In practice, the best ordering process is simple: measure carefully, specify clearly, approve quickly, and test before volume. That is how the box becomes part of the packaging system rather than a last-minute purchase order.

FAQ

What should I check before ordering custom boxes with logo?

Confirm the internal product dimensions first, then add clearance for inserts, padding, and easy packout. Decide on quantity, print method, finish, and target ship date before you request pricing so the quotes are actually comparable.

How can I lower custom packaging box pricing without making it look cheap?

Use a simpler structure, fewer print colors, and a finish that adds value only where buyers will notice it. Right-size the box and increase quantity if storage allows, because scale usually reduces unit cost more than small design changes.

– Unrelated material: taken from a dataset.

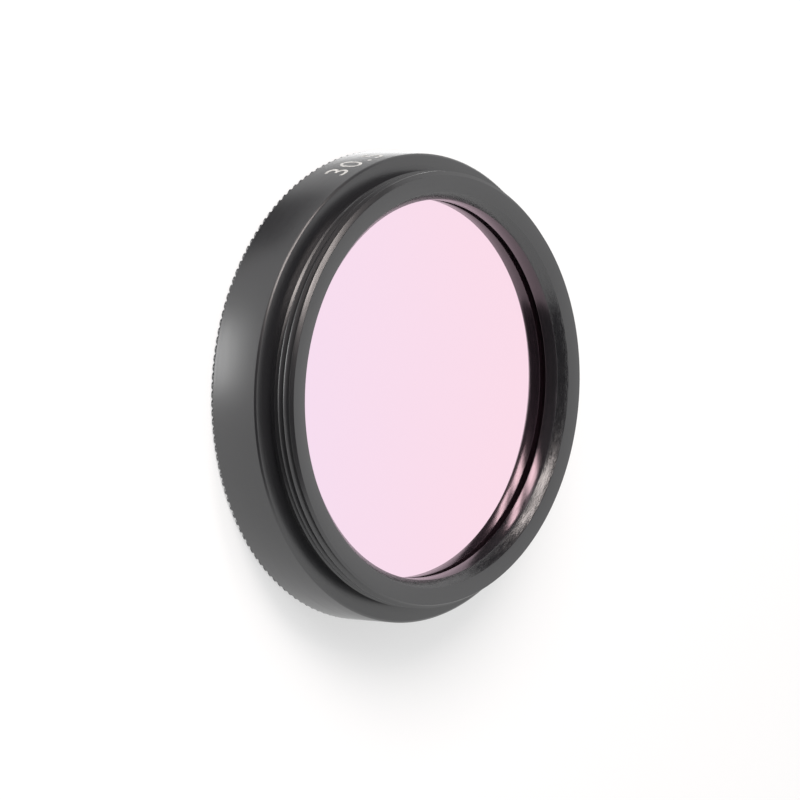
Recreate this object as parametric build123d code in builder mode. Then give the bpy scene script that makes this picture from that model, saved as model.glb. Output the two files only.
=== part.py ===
from build123d import *
import os

# Mounted optical filter: a turned aluminium cell with a screw thread at each end, a round
# filter glass that lies against the cell's front lip, and a slotted ring that holds it there.
# Millimetres. The optical axis is Z, the rear face lies on Z = 0 and the male thread is on top.

# Filter thread, M30.5 x 0.5. Crests and bores are plain here, at the standard's own diameters.
thread_diameter = 30.5
thread_pitch = 0.5
male_thread_depth = 0.6134 * thread_pitch
female_thread_depth = 0.5413 * thread_pitch
thread_lead_in = 0.3

# Body, the widest part of the cell
shoulder_width = 1.13
body_height = 4.2
shoulder_chamfer = 0.15
rear_chamfer = 0.08

# Coin edge along the rear rim
tooth_count = 160
tooth_depth = 0.24
tooth_length = 0.22

# Spigot with the male thread, and the run-out groove that parts it from the shoulder
spigot_length = 2.3
spigot_chamfer = 0.3
groove_floor_width = 0.35
groove_below_root = 0.09
groove_corner_radius = 0.1

# Front lip: a flat face, a rough cone, then a smooth land that narrows towards the glass
front_face_width = 1.14
cone_width = 0.55
cone_depth = 0.57
land_taper = 0.08
lip_thickness = 1.88
seat_edge_break = 0.29

# Filter glass, which reaches out under the lip
glass_overlap = 0.62
glass_thickness = 1.1
glass_bevel = 0.1
glass_clearance = 0.05

# Retaining ring, screwed in behind the glass
ring_width = 0.77
ring_thickness = 1.0
ring_edge_break = 0.1
ring_clearance = 0.03
ring_recess = 0.13
slot_count = 2
slot_width = 1.2
slot_depth = 0.5

# Radii that follow, from the thread outwards and inwards
crest_radius = thread_diameter / 2
body_radius = crest_radius + shoulder_width
groove_flank = male_thread_depth + groove_below_root
groove_radius = crest_radius - groove_flank
female_bore_radius = crest_radius - female_thread_depth
face_radius = crest_radius - spigot_chamfer
mouth_radius = face_radius - front_face_width
land_front_radius = mouth_radius - cone_width
land_radius = land_front_radius - land_taper
glass_radius = land_radius + glass_overlap
seat_radius = glass_radius + glass_clearance
ring_radius = seat_radius - ring_clearance
ring_bore_radius = ring_radius - ring_width

# Heights that follow, from the front face down
overall_height = body_height + spigot_length
thread_start = body_height + groove_floor_width + groove_flank
glass_front = overall_height - lip_thickness
glass_rear = glass_front - glass_thickness
ring_rear = glass_rear - ring_thickness
pocket_depth = ring_rear - ring_recess


# Cell: turned from bar, so its half section is spun about the optical axis
with BuildPart() as cell_body:
    with BuildSketch(Plane.XZ):
        with BuildLine():
            # outside, from the rear face up to the front face
            outside = Polyline(
                (female_bore_radius + thread_lead_in, 0),
                (body_radius - rear_chamfer, 0),
                (body_radius, rear_chamfer),
                (body_radius, body_height - shoulder_chamfer),
                (body_radius - shoulder_chamfer, body_height),
                (groove_radius, body_height),
                (groove_radius, body_height + groove_floor_width),
                (crest_radius, thread_start),
                (crest_radius, overall_height - spigot_chamfer),
                (face_radius, overall_height),
                (mouth_radius, overall_height),
            )
            # inside, from the mouth down past the glass seat to the rear thread
            Polyline(
                outside @ 1,
                (land_front_radius, overall_height - cone_depth),
                (land_radius, glass_front + seat_edge_break),
                (land_radius + seat_edge_break, glass_front),
                (seat_radius, glass_front),
                (seat_radius, pocket_depth),
                (female_bore_radius, pocket_depth),
                (female_bore_radius, thread_lead_in),
                outside @ 0,
            )
        make_face()
    revolve(axis=Axis.Z)

    # the grooving tool leaves a small radius where the shoulder meets the groove
    groove_corner = (
        cell_body.edges()
        .filter_by(GeomType.CIRCLE)
        .filter_by(lambda edge: abs(edge.radius - groove_radius) < groove_corner_radius / 2)
        .sort_by(Axis.Z)[0]
    )
    fillet(groove_corner, groove_corner_radius)

    # coin edge: square-cornered cuts side by side round the rear rim
    with BuildSketch():
        with PolarLocations(body_radius, tooth_count):
            RegularPolygon(tooth_depth, 4)
    extrude(amount=tooth_length, mode=Mode.SUBTRACT)
cell_body.part.label = "cell_body"


# Filter glass: a flat disc with its rims ground off, coated on its front face
with BuildPart() as filter_glass:
    with BuildSketch(Plane.XY.offset(glass_rear)):
        Circle(glass_radius)
    extrude(amount=glass_thickness)
    chamfer(filter_glass.edges().filter_by(GeomType.CIRCLE), glass_bevel)
filter_glass.part.label = "filter_glass"


# Retaining ring: a narrow turned ring with spanner slots across its rear face
with BuildPart() as retaining_ring:
    with BuildSketch(Plane.XY.offset(ring_rear)):
        Circle(ring_radius)
        Circle(ring_bore_radius, mode=Mode.SUBTRACT)
    extrude(amount=ring_thickness)
    chamfer(retaining_ring.edges().group_by(Axis.Z)[0], ring_edge_break)

    with BuildSketch(Plane.XY.offset(ring_rear)):
        with PolarLocations((ring_radius + ring_bore_radius) / 2, slot_count):
            Rectangle(2 * (ring_radius - ring_bore_radius), slot_width)
    extrude(amount=slot_depth, mode=Mode.SUBTRACT)
retaining_ring.part.label = "retaining_ring"


os.makedirs("parts", exist_ok=True)
export_step(cell_body.part, "parts/cell_body.step")
export_step(filter_glass.part, "parts/filter_glass.step")
export_step(retaining_ring.part, "parts/retaining_ring.step")
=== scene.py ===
import math

import bmesh
import bpy
from mathutils import Matrix, Vector


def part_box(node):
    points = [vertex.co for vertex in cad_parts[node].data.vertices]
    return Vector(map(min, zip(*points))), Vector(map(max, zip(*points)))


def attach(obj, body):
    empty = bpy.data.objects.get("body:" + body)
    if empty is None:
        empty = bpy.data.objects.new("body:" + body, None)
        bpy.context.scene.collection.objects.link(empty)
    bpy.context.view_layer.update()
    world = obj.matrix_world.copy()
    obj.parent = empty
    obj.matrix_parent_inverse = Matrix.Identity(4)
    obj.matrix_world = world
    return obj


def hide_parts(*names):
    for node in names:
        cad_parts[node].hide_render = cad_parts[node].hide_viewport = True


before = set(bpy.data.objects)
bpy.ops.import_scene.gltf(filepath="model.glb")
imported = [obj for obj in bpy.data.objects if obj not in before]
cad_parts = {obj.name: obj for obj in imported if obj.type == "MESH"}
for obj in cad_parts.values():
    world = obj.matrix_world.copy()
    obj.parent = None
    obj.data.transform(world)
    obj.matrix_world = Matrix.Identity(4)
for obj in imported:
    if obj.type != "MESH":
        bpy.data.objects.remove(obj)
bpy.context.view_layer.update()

MM = 0.001


# Cell: one piece, turned from aluminium bar and black anodised. It carries the coin edge, the
# shoulder, the male and female filter threads (M30.5 x 0.5), the front lip and the glass seat.

cell_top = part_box("cell_body")[1]
height = cell_top[2] / MM
body_radius = cell_top[0] / MM
shoulder_width = 1.13
body_height = 4.2
shoulder_chamfer = 0.15
rear_chamfer = 0.08
pitch = 0.5
male_depth = 0.6134 * pitch
female_depth = 0.5413 * pitch
spigot_chamfer = 0.3
groove_floor_width = 0.35
groove_below_root = 0.09
front_face_width = 1.14
cone_width = 0.55
cone_depth = 0.57
land_taper = 0.08
glass_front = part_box("filter_glass")[1][2] / MM
glass_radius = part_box("filter_glass")[1][0] / MM
ring_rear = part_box("retaining_ring")[0][2] / MM
seat_edge_break = 0.29
lead_in = 0.3
ring_recess = 0.13
glass_clearance = 0.05
edge_break = 0.03
thread_relief = 0.3

crest = body_radius - shoulder_width
male_root = crest - male_depth
groove = male_root - groove_below_root
mouth = crest - spigot_chamfer - front_face_width
land_front = mouth - cone_width
land = land_front - land_taper
seat = glass_radius + glass_clearance
female_crest = crest - female_depth
pocket = ring_rear - ring_recess
groove_top = body_height + groove_floor_width

TEETH = 160
COLUMNS_PER_TOOTH = 6
COLUMNS = TEETH * COLUMNS_PER_TOOTH
TOOTH_DEPTH = 0.24
TOOTH_LENGTH = 0.22
TOOTH_RUN_OUT = 0.03
tooth_pitch = 2 * math.pi * body_radius / TEETH

# a thread's four helical lines, as shares of its pitch: both edges of the crest, then of the root
CREST_EDGE = 1 / 16
ROOT_EDGE = 3 / 8
LINE_SHARES = (-CREST_EDGE, CREST_EDGE, ROOT_EDGE, 1 - ROOT_EDGE)
LINES = len(LINE_SHARES)

# vertices nearer than SAME_SPOT are merged, and one within SAME_PLACE of a wall lies on it
SAME_SPOT = 0.0005
SAME_PLACE = 0.001
SMOOTH_ANGLE = math.radians(35)

male_turns = math.ceil((height - groove_top) / pitch) + 1
female_end = pocket - thread_relief
female_turns = math.ceil(female_end / pitch) + 1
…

What is a realistic turnaround for logo packaging boxes?

Simple reorders move faster than new designs because the dieline, proof, and structural checks are already approved. Lead time depends on material, print method, quantity, and finishing, so the safest estimate comes after the specs are locked.

Do I need a proof or sample before production?

For a new box style or first-time print run, yes, because a proof catches layout, size, and copy issues before material is committed. A physical sample is especially useful when the box needs inserts, exact color matching, or tight retail shelf fit.

What files do I need for custom packaging boxes with logo?

Provide vector artwork when possible, plus logos, font details, and any required legal or barcode copy. If you have not worked with a dieline before, ask for one and place artwork directly on it to avoid placement errors.